There is a swift development in the autonomous vehicle technology and in order to be autonomous, the vehicle has to be connected with the Internet.
Car Start Button On Dashboard

Connected vehicles are only one “thing” among many that are connected with the Internet, and consequently fall under the term “Internet of Things” (IoT). Particularly in connection with accidents, but also otherwise, it will be necessary to collect data from such connected vehicles.

The European Data Protection Board (EDPB) has published draft guidelines on processing personal data in the context of connected vehicles and mobility related applications[1]. The period allowed for comments was 20 March 2020, and it will be interesting to see whether the adopted guidelines will depart from the present proposal.

The proposed guidelines can be summarised as follows:

Personal data from the connected vehicle are divided into three categories:

  • Location data
  • Biometric data; and
  • Data that could reveal traffic violations or offences

Location data are particularly sensitive, as they will map the movements of the car and accordingly reveal a person’s driving habits. This may in turn reveal information about a person’s leisure activities, place of work, etc. According to EDPB:

  1. one should avoid constant collection of data,
  2. that such collection is only activated when necessary, and
  3. that the driver is aware of that location data are activated and that he could be able to deactivate the system.

Biometric data may be used instead of e.g. a traditional car key, to enable access to a vehicle, to start the vehicle, enable access to a driver’s profile settings and preferences. In the draft guidelines, EDPB is of the opinion that:

  1. a person must be assured full control of personal biometric data,
  2. the car manufacturer should provide for the existence of a non-biometric alternative (e.g. using a physical key or code),
  3. the biometric data should be encrypted and stored on a local basis.

With regard to data from connected vehicles that could reveal traffic violations and other offences, EDPB emphasises that the processing of such data can only be carried out under the control of official authority or when the processing is authorised by Union or Member State law providing for appropriate safety measures.

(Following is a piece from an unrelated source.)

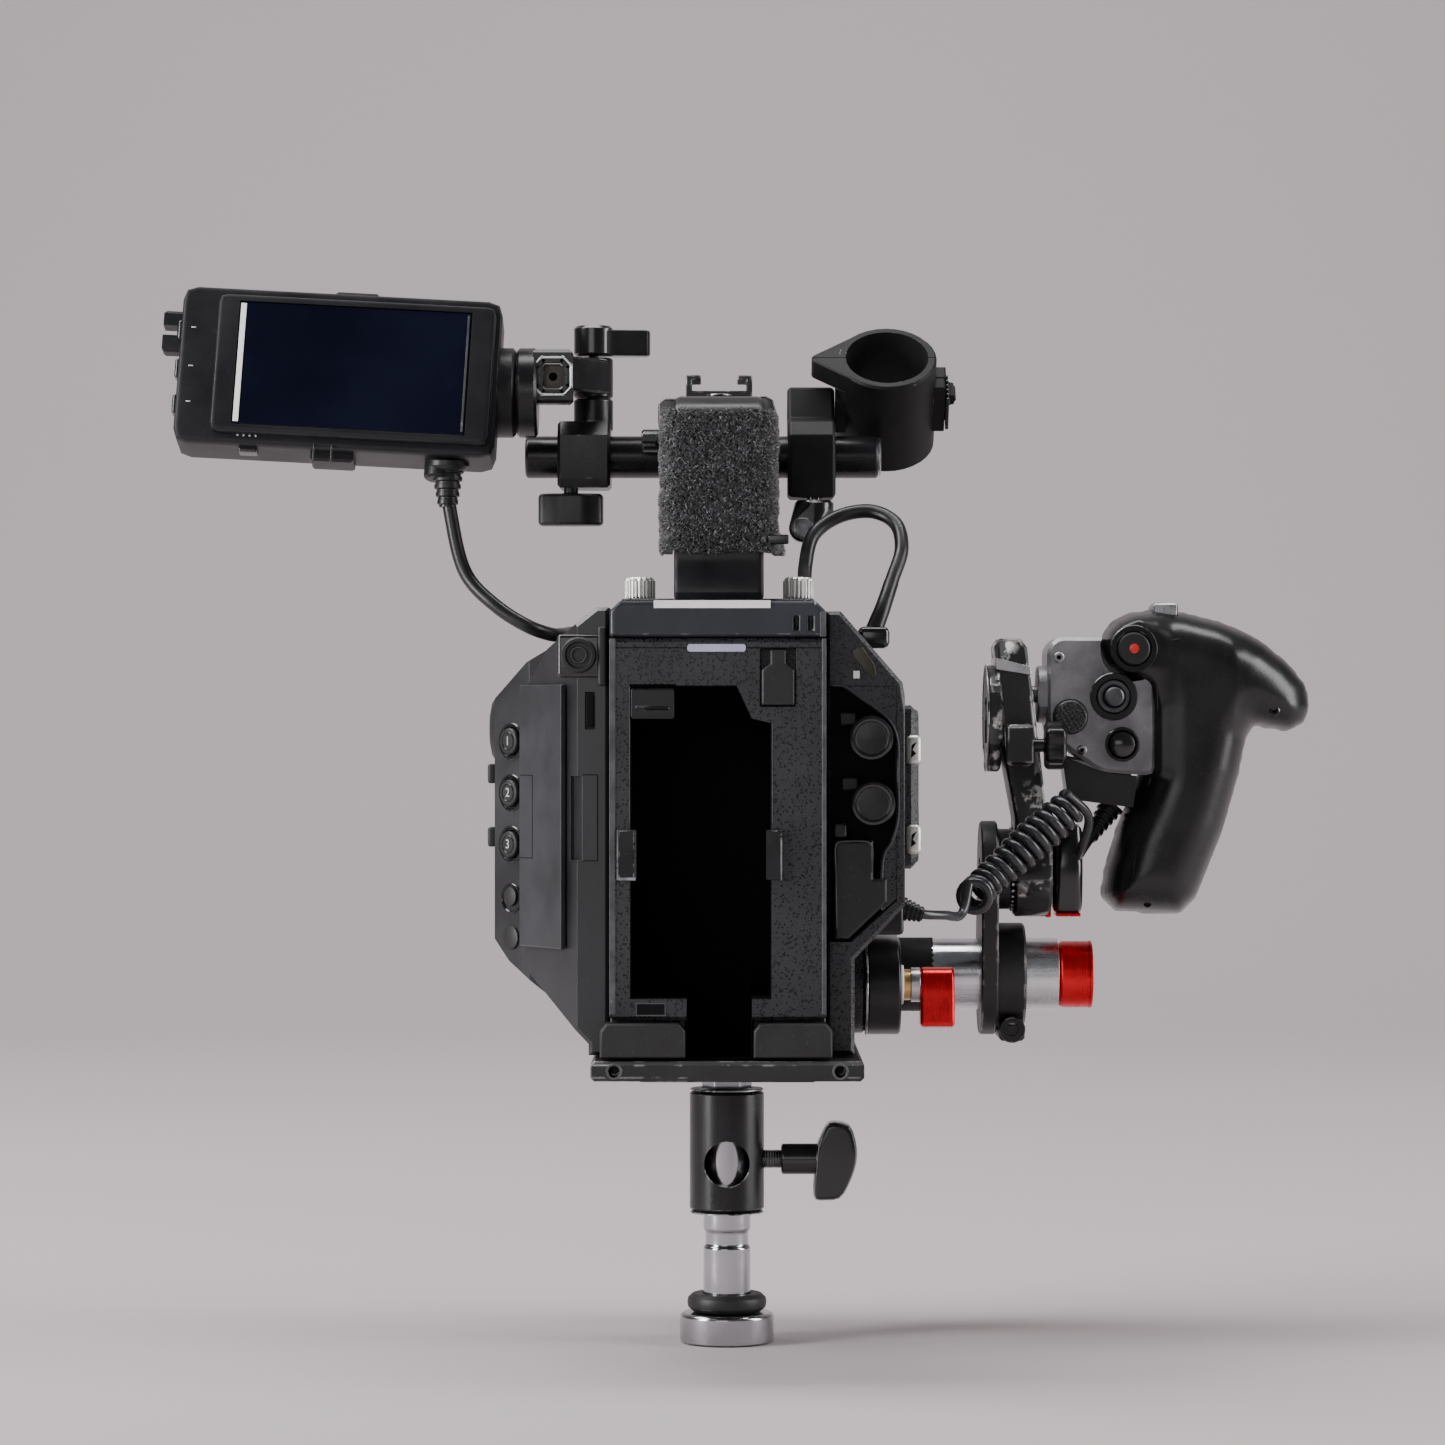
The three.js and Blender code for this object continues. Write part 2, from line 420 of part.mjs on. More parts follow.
// ---- side arm -----------------------------------------------------------
add("arm_flange", "black_metal",
  hull(rod("x", [ARM.y, ARM.z], ARM.r, 47.6, 59.4, 0.8), rod("x", [TUBE.y, TUBE.z], 15, 47.6, 59.4, 0.8))
    .subtract(rod("x", [TUBE.y, TUBE.z], TUBE.r + GAP, TUBE.from - GAP, 62))
    .subtract(rod("x", [ARM.y - 5, 120.5], 2.6, 52, 62, 0, 12)));
add("arm_tube", "aluminium", pipe("x", [TUBE.y, TUBE.z], TUBE.r, 10, TUBE.from, TUBE.to, 0.4, 36));
add("tube_cap", "red_anodised",
  rod("x", [TUBE.y, TUBE.z], 9.7, 106, 116.5, 0.6).add(rod("x", [TUBE.y, TUBE.z], 11.6, TUBE.to + 0.2, 127.3, 1)));
add("arm_lock_knob", "red_anodised",
  rod("x", [ARM.y - 5, 120.5], 2.3, 53, 68, 0, 12)
    .add(rod("x", [ARM.y - 5, 120.5], 5, 59.8, 61.4, 0.3, 16))
    .add(rod("x", [ARM.y - 5, 120.5], 4, 63, 66.5, 0.3, 16))
    .add(prism("x", [[2.6, 106.4], [11.4, 105.7], [14, 112], [16, 119], [14.6, 125], [9.6, 126.9], [5, 125],
      [3.4, 118]], 66, 77.7, { bevel: 0.8, round: 2 })));
add("tube_clamp", "black_metal",
  hull(rod("x", [TUBE.y, 121.6], 20.4, 88, 93.9, 0.6), rod("x", [ROSETTE.y, ROSETTE.z], 16.8, 88, 93.9, 0.6))
    .add(rod("x", [TUBE.y, TUBE.z], 18, 93, 103.9, 0.8))
    .add(block(94.5, 103.4, 33, 57, 99.6, 106, 1))
    .add(rod("x", [ROSETTE.y, ROSETTE.z], ROSETTE.r - 1, 93, 98.6, 0.6))
    .subtract(rod("x", [TUBE.y, TUBE.z], TUBE.r + GAP, 80, 110, 0, 36))
    .subtract(block(94.3, 106, 44.2, 45.8, 97, 112))
    .subtract(rod("x", [ROSETTE.y, ROSETTE.z], 4.4, 80, 102, 0, 16)));
add("swing_arm", "black_metal",
  rod("x", [ROSETTE.y, ROSETTE.z], 16.5, 99.4, 112.4, 1)
    .add(prism("y", [[99.6, 152], [112.2, 152], [111.6, 172], [103.8, 236], [101.6, 239.2], [94.4, 239.2],
      [92.6, 236.6], [95.4, 200], [99.6, 177]], 25, 51, { bevel: 1 }))
    .add(rod("x", [38, 211.6], 18.5, 90.2, 95, 0.8).intersect(block(80, 100, 22, 54, 180, 240)))
    .add(block(96.4, 105, 12, 27, 195.5, 209.5, 1))
    .subtract(block(89, 91.8, 32, 44, 203, 219))
    .subtract(rod("x", [ROSETTE.y, ROSETTE.z], 3.4, 96, 115, 0, 12))
    .subtract(rod("x", [HEAD.y, HEAD.z], 3.4, 100, 112, 0, 12))
    .subtract(rod("x", [19.5, 202.3], 2.6, 98, 108, 0, 12)));
const starArm = prism("x", [[-6, -16], [6, -16], [7.5, -9], [9, 0], [7.5, 9], [6, 16], [-6, 16], [-7.5, 9],
  [-9, 0], [-7.5, -9]], 113.2, 123.5, { bevel: 3, round: 5, steps: 3 });
add("swing_arm_knob", "black_plastic",
  starArm.translate([0, ROSETTE.y, ROSETTE.z]).add(rod("x", [ROSETTE.y, ROSETTE.z], 2.3, 94, 115, 0, 12)));
add("grip_knob", "black_plastic",
  rod("x", [19.5, 202.3], 2.3, 99, 110, 0, 12).add(wavy("x", [19.5, 202.3], 7.8, 0.9, 5, 109.3, 116.6, 1.6)));

// ---- hand grip ----------------------------------------------------------
add("grip_head", "satin_grey",
  prism("y", [[111.2, 236], [114.4, 239.8], [148.5, 239.8], [148.5, 191.8], [130, 193], [121, 199],
    [111.2, 207]], HEAD.face, 62, { bevel: 1.2, round: 3 })
    .add(prism("y", [[117, 199], [141, 194], [139, 181], [119, 184]], 36, 60, { bevel: 1 }))
    .add(rod("x", [HEAD.y, HEAD.z], 10, 108, 113, 0.6).intersect(block(100, 120, 33, 60, 200, 240)))
    .add(rod("x", [HEAD.y, HEAD.z], 3, 101, 110, 0, 12))
    .subtract(rod("y", RECORD, 11.4, 20, 50.5))
    .subtract(rod("y", STICK, 6.2, 20, 38, 0, 18))
    .subtract(rod("y", RELEASE, 6.2, 20, 38, 0, 18))
    .subtract(rod("y", MENU, 5, 20, 38, 0, 18)));
const palm = [[149.2, 236], [150, 247], [160, 248.6], [173, 245], [182, 241.6], [188, 238], [196.6, 231], [203.5, 222],
  [204.5, 213], [199, 208.2], [188, 208.4], [183, 207], [180, 195], [176.6, 182], [170.5, 164], [163, 147.5],
  [157, 143.6], [136, 145], [131.8, 150], [133, 162], [139.4, 178], [149.2, 189.6]];
add("grip_body", "rubber",
  prism("y", palm, 30, 72, { bevel: 4, round: 5, steps: 3 })
    .add(rod("y", RECORD, 11, 27.6, 50, 1.4))
    .add(block(140, 155, 34, 50, 240.2, 246, 1))
    .subtract(rod("y", RECORD, 6.1, 20, 32, 0, 18))
    .subtract(rod("z", [146.5, 50], 1.8, 140, 152, 0, 12))
    .subtract(block(148, 158.4, 38, 62, 246.6, 260)));
add("rec_button", "rubber", rod("y", RECORD, 5.7, 27, 30.4, 0.6, 18));
add("joystick", "rubber",
  rod("y", STICK, 5.8, 32.6, 36, 0.6, 18).add(rod("y", STICK, 3.4, 27.4, 34, 0.8, 20)));
add("release_button", "black_plastic", rod("y", RELEASE, 5.9, 29.6, 36.2, 0.8, 18));
add("menu_button", "black_plastic", rod("y", MENU, 4.7, 31, 36.4, 0.6, 18));
add("grip_lever", "steel", block(148.7, 157.7, 42, 58, 246.9, 252, 1));

// ---- cords --------------------------------------------------------------
add("handle_cable", "rubber", cord([[26, 12, 250], [26.6, 12.2, 254], [27, 18, 264], [30, 24, 275],
  [39, 28, 281.6], [50, 27, 283.2], [58, 22, 279], [60, 15, 270], [56.5, 8, 259], [53, 2, 249], [50, 0, 241],
  [49.4, 0, 236]], 2.5, 8, 34));
const lead = cord([[58.6, -30, 148], [64, -30, 146.2], [75, -22, 146], [84, -8, 147.6], [88, 0, 153]], 1.6, 8, 20);
const coil = cord([[87, 0, 154], [99, 2, 164], [110, 5, 174], [117, 9, 180]], 7, 10, 12);
const tail = cord([[117, 9, 180], [122.5, 14, 176], [124.5, 22, 168], [128, 32, 167], [130.5, 42, 173],
  [130.5, 46, 180.2]], 1.6, 8, 20);
add("grip_cord", "rubber", lead.add(coil).add(tail));

export default group;
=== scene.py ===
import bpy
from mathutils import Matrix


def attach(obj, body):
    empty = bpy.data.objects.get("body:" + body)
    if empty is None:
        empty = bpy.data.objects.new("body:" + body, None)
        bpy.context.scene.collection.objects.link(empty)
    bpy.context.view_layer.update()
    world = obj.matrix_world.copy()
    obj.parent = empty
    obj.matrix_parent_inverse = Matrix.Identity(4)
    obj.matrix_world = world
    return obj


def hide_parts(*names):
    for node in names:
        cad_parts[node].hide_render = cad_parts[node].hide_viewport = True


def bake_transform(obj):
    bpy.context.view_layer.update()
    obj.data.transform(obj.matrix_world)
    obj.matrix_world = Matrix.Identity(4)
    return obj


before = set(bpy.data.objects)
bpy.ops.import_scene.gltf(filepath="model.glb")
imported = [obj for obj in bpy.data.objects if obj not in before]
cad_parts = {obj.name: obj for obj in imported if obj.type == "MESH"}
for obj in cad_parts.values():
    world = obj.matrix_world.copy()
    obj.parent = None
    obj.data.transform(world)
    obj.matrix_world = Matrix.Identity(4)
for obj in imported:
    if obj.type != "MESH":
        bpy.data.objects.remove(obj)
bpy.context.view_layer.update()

import math
import random

import bmesh
import bpy
from mathutils import Matrix, Vector

MM = 0.001
RNG = random.Random(4)
REAR = -100.0  # rear face of the camera, in mm, as in the CAD
REST = {}  # material by name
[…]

At the same time, EDPB stresses that data from connected vehicles are already subject to the ePrivacy Directive and the General Data Protection Regulation (GDPR).

In the future, we expect two things: that there will be a lot of discussions concerning the ownership to data from connected vehicles, involving private as well as from public players, and that EU’s new Data Act due in 2021 will provide a clarification of the rights to “co-generated data” from the Internet of Things (IoT).